** START Supplied data **
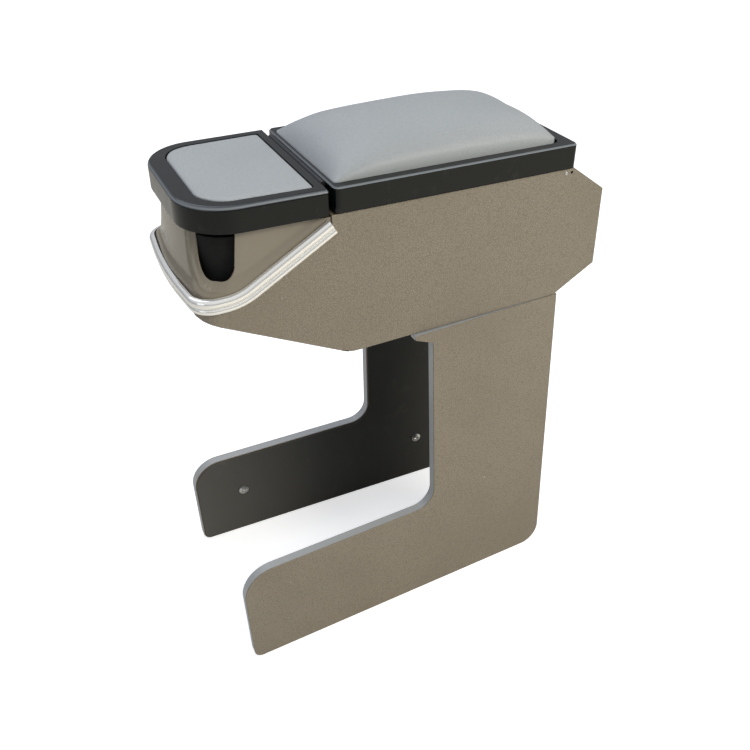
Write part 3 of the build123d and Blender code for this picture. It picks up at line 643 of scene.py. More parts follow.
def smoothstep(value: Array) -> Array:
    """Cubic step 3t² - 2t³ of a value held between 0 and 1."""
    held = np.clip(value, 0, 1)
    return held * held * (3 - 2 * held)


def monotone_curve(knots: Array, values: Array, at: Array) -> Array:
    """Cubic through the knots that never overshoots them.

    The slope at a knot is the harmonic mean of the slopes beside it, or zero where they
    differ in sign, and 1.6 times the span's own at both ends. Each span is a Hermite cubic.

    Args:
        knots: Places of the knots, rising.
        values: Values at the knots.
        at: Where the curve is wanted.

    Returns:
        The values of the curve.
    """
    end_slope = 1.6
    width = np.diff(knots)
    slope = np.diff(values) / width
    product = slope[:-1] * slope[1:]
    mean = np.where(product > 0, 2 * product / np.where(product > 0, slope[:-1] + slope[1:], 1), 0)
    tangent = np.concatenate([[end_slope * slope[0]], mean, [end_slope * slope[-1]]])
    span = np.clip(np.searchsorted(knots, at, side="right") - 1, 0, len(width) - 1)
    t = (at - knots[span]) / width[span]
    return (
        values[span] * (1 + 2 * t) * (1 - t) ** 2
        + values[span + 1] * t**2 * (3 - 2 * t)
        + tangent[span] * width[span] * t * (1 - t) ** 2
        + tangent[span + 1] * width[span] * t**2 * (t - 1)
    )


@dataclass(frozen=True)
class Rounding:
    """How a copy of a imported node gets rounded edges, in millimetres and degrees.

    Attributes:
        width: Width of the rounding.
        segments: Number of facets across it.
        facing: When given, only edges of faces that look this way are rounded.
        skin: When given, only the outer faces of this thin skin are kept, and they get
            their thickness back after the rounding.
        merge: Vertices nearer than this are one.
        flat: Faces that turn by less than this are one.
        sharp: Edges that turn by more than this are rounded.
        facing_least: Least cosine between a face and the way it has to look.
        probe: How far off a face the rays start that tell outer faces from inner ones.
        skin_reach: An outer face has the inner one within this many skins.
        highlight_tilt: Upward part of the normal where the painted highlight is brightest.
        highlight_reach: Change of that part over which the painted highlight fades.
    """

    width: float
    segments: int = 3
    facing: tuple[float, float, float] | None = None
    skin: float = 0.0
    merge: float = 0.002
    flat: float = 0.6
    sharp: float = 32.0
    facing_least: float = 0.9
    probe: float = 0.1
    skin_reach: float = 1.6
    highlight_tilt: float = 0.62
    highlight_reach: float = 0.34

    def inner_faces(self, work: bmesh.types.BMesh) -> list[bmesh.types.BMFace]:
        """Faces of a thin skin that don't look outwards.

        An inner face has something before it, or no face close behind it.

        Args:
            work: The skin's mesh.

        Returns:
            The faces.
        """
        tree = BVHTree.FromBMesh(work)
        inner = []
        for face in work.faces:
            start = face.calc_center_median()
            step = face.normal * self.probe * MM
            blocked = tree.ray_cast(start + step, face.normal)[0] is not None
            depth = tree.ray_cast(start - step, -face.normal)[3]
            if blocked or depth is None or depth > self.skin_reach * self.skin * MM:
                inner.append(face)
        return inner

    def edges(self, work: bmesh.types.BMesh) -> list[bmesh.types.BMEdge]:
        """Sharp edges between two faces, one of which looks the way asked for.

        Args:
            work: The mesh, with its flat faces merged.

        Returns:
            The edges.
        """
        sharp = np.radians(self.sharp)
        edges = [e for e in work.edges if len(e.link_faces) == 2 and e.calc_face_angle() > sharp]
        if self.facing is None:
            return edges
        look = Vector(self.facing)
        return [
            edge
            for edge in edges
            if max(face.normal.dot(look) for face in edge.link_faces) > self.facing_least
        ]

    def applied(self, node: str) -> Object:
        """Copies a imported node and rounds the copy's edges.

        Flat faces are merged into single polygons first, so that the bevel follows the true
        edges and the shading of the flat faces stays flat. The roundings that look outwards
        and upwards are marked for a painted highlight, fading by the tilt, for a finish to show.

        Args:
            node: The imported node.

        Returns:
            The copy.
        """
        work = bmesh.new()
        work.from_mesh(frame["nodes"][node].data)
        bmesh.ops.remove_doubles(work, verts=work.verts, dist=self.merge * MM)
        if self.skin:
            bmesh.ops.delete(work, geom=self.inner_faces(work), context="FACES")
        bmesh.ops.dissolve_limit(
            work,
            angle_limit=np.radians(self.flat),
            verts=work.verts,
            edges=work.edges,
        )
        bmesh.ops.bevel(
            work,
            geom=self.edges(work),
            offset=self.width * MM,
            offset_type="OFFSET",
            segments=self.segments,
            profile=0.5,
            affect="EDGES",
            clamp_overlap=True,
        )
        mesh = bpy.data.meshes.new(f"soft_{node}")
        work.to_mesh(mesh)
        work.free()
        mesh.shade_smooth()
        normals = np.empty(len(mesh.vertices) * 3)
        mesh.vertices.foreach_get("normal", normals)
        # Marks the painted highlight: strongest where the normal tilts up by the given share,
        # fading on both sides.
        off_tilt = np.abs(normals[2::3] - self.highlight_tilt)
        rubbed = mesh.attributes.new(PAINTED_EDGE_HIGHLIGHT, "FLOAT", "POINT")
        rubbed.data.foreach_set("value", np.maximum(0, 1 - off_tilt / self.highlight_reach))
        piece = in_scene(f"soft_{node}", mesh)
        if self.skin:
            wall = piece.modifiers.new("wall", "SOLIDIFY")
            wall.thickness = self.skin * MM
            wall.offset = -1.0
        shading = piece.modifiers.new("flat faces stay flat", "WEIGHTED_NORMAL")
        shading.weight = 100
        shading.keep_sharp = True
        return piece


def new_looks() -> dict[str, Material]:
    """Builds the material of every slot."""
    return {slot: finish.material() for slot, finish in FINISHES.items()}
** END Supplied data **
▶ **Stated problem**
Using the data above, restate word for word the lines from its opening line through the line that contains "differ in sign, and", and no more.

▶ **Finished answer**
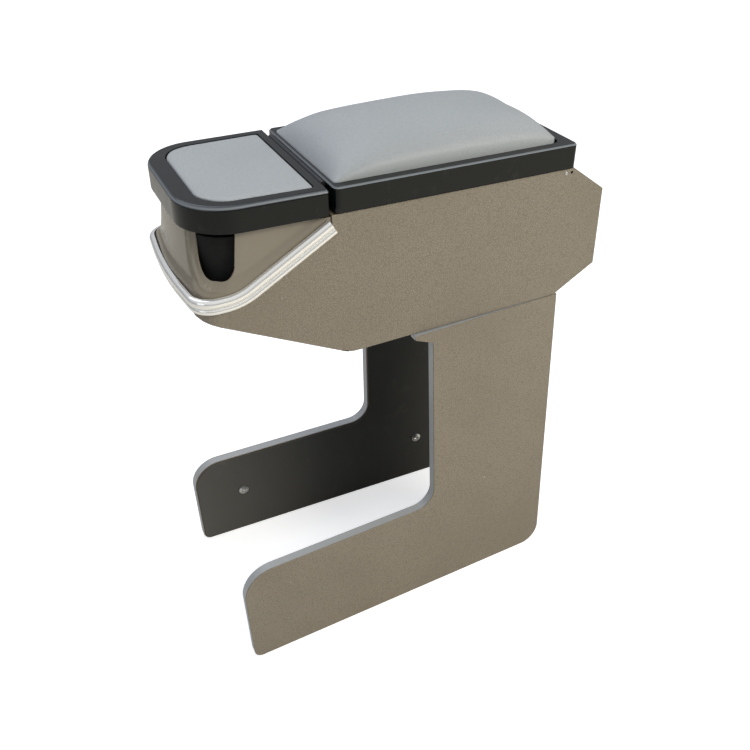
Write part 3 of the build123d and Blender code for this picture. It picks up at line 643 of scene.py. More parts follow.
def smoothstep(value: Array) -> Array:
    """Cubic step 3t² - 2t³ of a value held between 0 and 1."""
    held = np.clip(value, 0, 1)
    return held * held * (3 - 2 * held)


def monotone_curve(knots: Array, values: Array, at: Array) -> Array:
    """Cubic through the knots that never overshoots them.

    The slope at a knot is the harmonic mean of the slopes beside it, or zero where they
    differ in sign, and 1.6 times the span's own at both ends. Each span is a Hermite cubic.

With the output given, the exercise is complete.